On-going change to the current Chinese model reveals two major developments: deteriorating price competitiveness in relation to other countries in Asia, and a transition to growth sustained by consumption rather than by investment.
The increase in unit labour costs, in part due to the fall in the working-age population, is causing a deterioration in price competitiveness requiring the country to move up the value chain. Foreign direct investment (FDI) in China has stalled in favour of more competitive countries (Thailand, Malaysia, Indonesia, and Vietnam). The contribution of investment to growth has become less significant, as evidenced by the gradual slowdown in the growth of fixed capital investment (11.2% in Q1 2015), in the profits reported by companies and in industrial production (6.3% on average per month between the beginning of the year and July 2015, against 8.3% in 2014).

Consumption is therefore playing a more important role in growth. This is supported by the Chinese authorities, who want to rebalance growth and make the economy more efficient by giving the market a greater role. In the long term, the Chinese economy’s financial liberalisation is likely to offset the slowdown linked to the loss of price competitiveness, by supporting consumption and moving the country up the value chain. However, in the short term, the slowdown poses risks both for the domestic economy and for other countries in the region.

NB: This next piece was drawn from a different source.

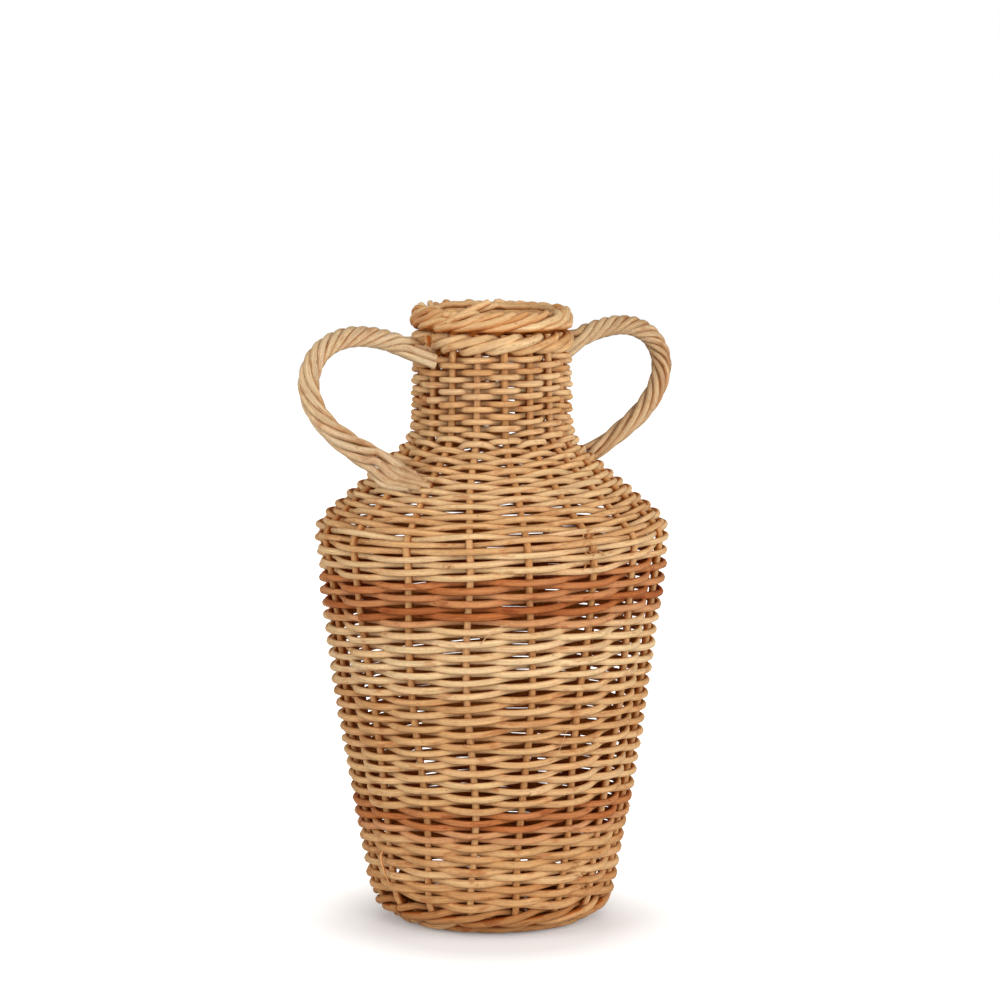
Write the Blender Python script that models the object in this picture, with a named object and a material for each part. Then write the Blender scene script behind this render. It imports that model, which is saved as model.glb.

The risk of contagion for other Asian countries 

Hong Kong and Singapore are both very exposed to the slowdown in China in two ways. Firstly, through their financial markets, since their stock markets are highly correlated with the Chinese market and as a result of cross-border bank loans their banks are exposed to the deterioration in the creditworthiness of Chinese companies. Secondly, through trade, because the proportion of their exports to China in high risk sectors is significant: 74% of GDP in Hong Kong and 15% in Singapore.
Financial and trade exposure in Thailand, Malaysia, Indonesia and Vietnam is significant because the proportion of exports to China is high. However high risk exports represent less than 10% of total GDP. They are therefore sufficiently solid to avoid their growth derailing if the Chinese economy manages a soft landing: a 10% fall in these countries' exports to China would lead to a loss of growth of less than one point in these economies. Finally, these countries benefit from China’s declining competitiveness and consequently are seeing an increase in FDI. Trade relations between India, Philippines and China are limited, as are the risks of financial contagion.



Risk assessment on industries in Asia 
  • Energy : Although affected by the slowdown in China, the impact has been felt less in emerging Asia, since the public nature of the leading oil companies provides them with safeguards. However, there will be major repercussions for the players with less access to public financing.
  • Automotive : The situation is more difficult in emerging Asia, which Coface has downgraded to "medium" risk. Sales growth fell to 2.6% in China for the first eight months of 2015. The slowdown in the Chinese economy and increased competition have had an impact on activity for manufacturers, who must adapt to a "new growth standard" far from the double-digit levels enjoyed in the past.
  • Metals : The sector is also experiencing a worldwide fall in prices and has been hard hit by the problems of overcapacity in emerging Asia.
  • Paper/wood : The sector is faced with overcapacity problems and competition from electronic media. However, in emerging Asia it is boosted by processing for export.


Coface held its annual Country Risk Conference in Hong Kong today which attracted more than 300 people attended the event. Top economists and executives from Natixis, European Union Office to Hong Kong and Macao, Moody’s Investors Service, DBS Bank, The Hong Kong Exporters’ Association and Triumph International Services gave their insights on economic developments in major countries around the globe and shared their views on business risk management at the conference.